Scunthorpe suffered relegation from the Championship in 2011 and failed to mount a promotion challenge in League One in 2011/12 and Michael, as mentioned previously, ultimately ventured north to Kilmarnock.
Despite League Cup success Killie came 7th in the SPL with teams tending to arrest their bad form against them, and Michael, who has acclimatised to the style of play and who scored his first for the club in a 4-3 win over Inverness, has signalled the need for that often-used buzz word.
“We just need to be a bit more consistent. We have some good young players coming through so hopefully they can make the step up and help.
“We used to play quite similar at Norwich in terms of passing it out from the back but Kilmarnock is possibly the most passing football I’ve played.”

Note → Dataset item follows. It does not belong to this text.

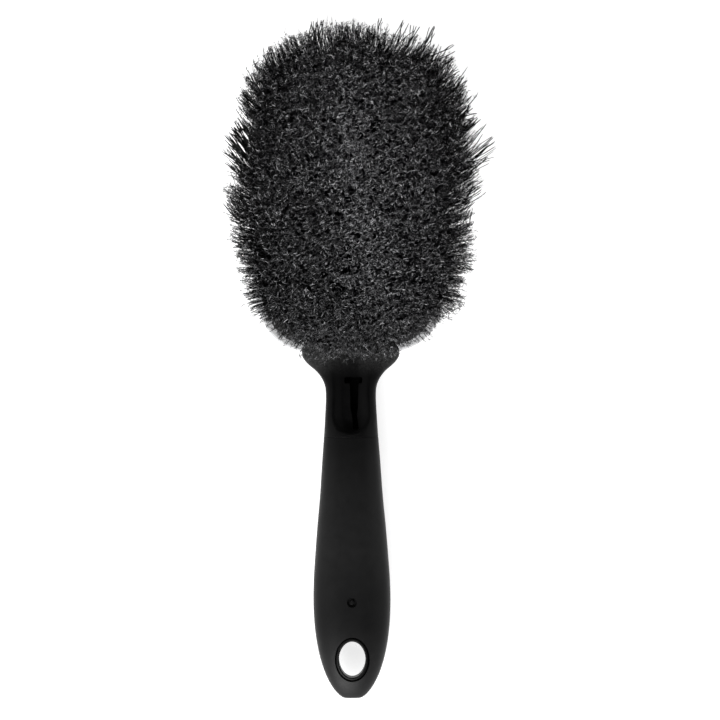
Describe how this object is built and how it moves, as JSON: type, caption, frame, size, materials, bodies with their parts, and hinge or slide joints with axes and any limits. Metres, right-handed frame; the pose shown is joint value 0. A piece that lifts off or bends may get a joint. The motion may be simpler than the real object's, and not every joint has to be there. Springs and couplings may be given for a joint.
{
  "type": "wheel brush",
  "caption": "Short-handled wheel brush: oval head of dense splayed bristles, soft grey edge bumper, rubber-covered handle with an oval hang hole.",
  "frame": {"origin": "middle of the brush's length and width, on the plane of the head's flat back, with the brush lying on its back", "axes": "+Y runs along the brush from the handle's hang-hole end to the head, +X across the head, +Z from the flat back of the head to the bristle tips"},
  "size_m": [0.097, 0.2788, 0.056],
  "materials": {
    "handle_plastic": "moulded black polypropylene, semi-gloss with fine rub marks",
    "grip_rubber": "matte black soft-touch over-mould with a very fine grain",
    "bumper_rubber": "matte light-grey soft over-mould",
    "bristle_filament": "black crimped filament with split, slightly paler tips"
  },
  "bodies": {
    "root": {"handle_core": "handle_plastic", "soft_grip": "grip_rubber", "head_bumper": "bumper_rubber", "tuft_row_01": "bristle_filament", "tuft_row_02": "bristle_filament", "tuft_row_03": "bristle_filament", "tuft_row_04": "bristle_filament", "tuft_row_05": "bristle_filament", "tuft_row_06": "bristle_filament", "tuft_row_07": "bristle_filament", "tuft_row_08": "bristle_filament", "tuft_row_09": "bristle_filament", "tuft_row_10": "bristle_filament", "tuft_row_11": "bristle_filament", "tuft_row_12": "bristle_filament", "tuft_row_13": "bristle_filament", "tuft_row_14": "bristle_filament", "tuft_row_15": "bristle_filament", "tuft_row_16": "bristle_filament", "tuft_row_17": "bristle_filament"}
  },
  "joints": []
}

The fantasy 5-a-side team he would choose, comprising of the best players he has ever worked with (including himself as a prerequisite), contains a very strong influence from his Norwich days with the first three he names, as well as the last being the consummate example and club record appearance maker who has just extended his contract at Hartlepool into a 12th year.
“Fraser Forster as a keeper, simply the best I’ve played in front of. Grant Holt for his goals, he is a quality player.
“Wes Hoolahan as he is the trickiest and one of the most creative players I’ve played with. Ritchie Humphreys as he is probably the most professional and hardest worker I’ve played with.”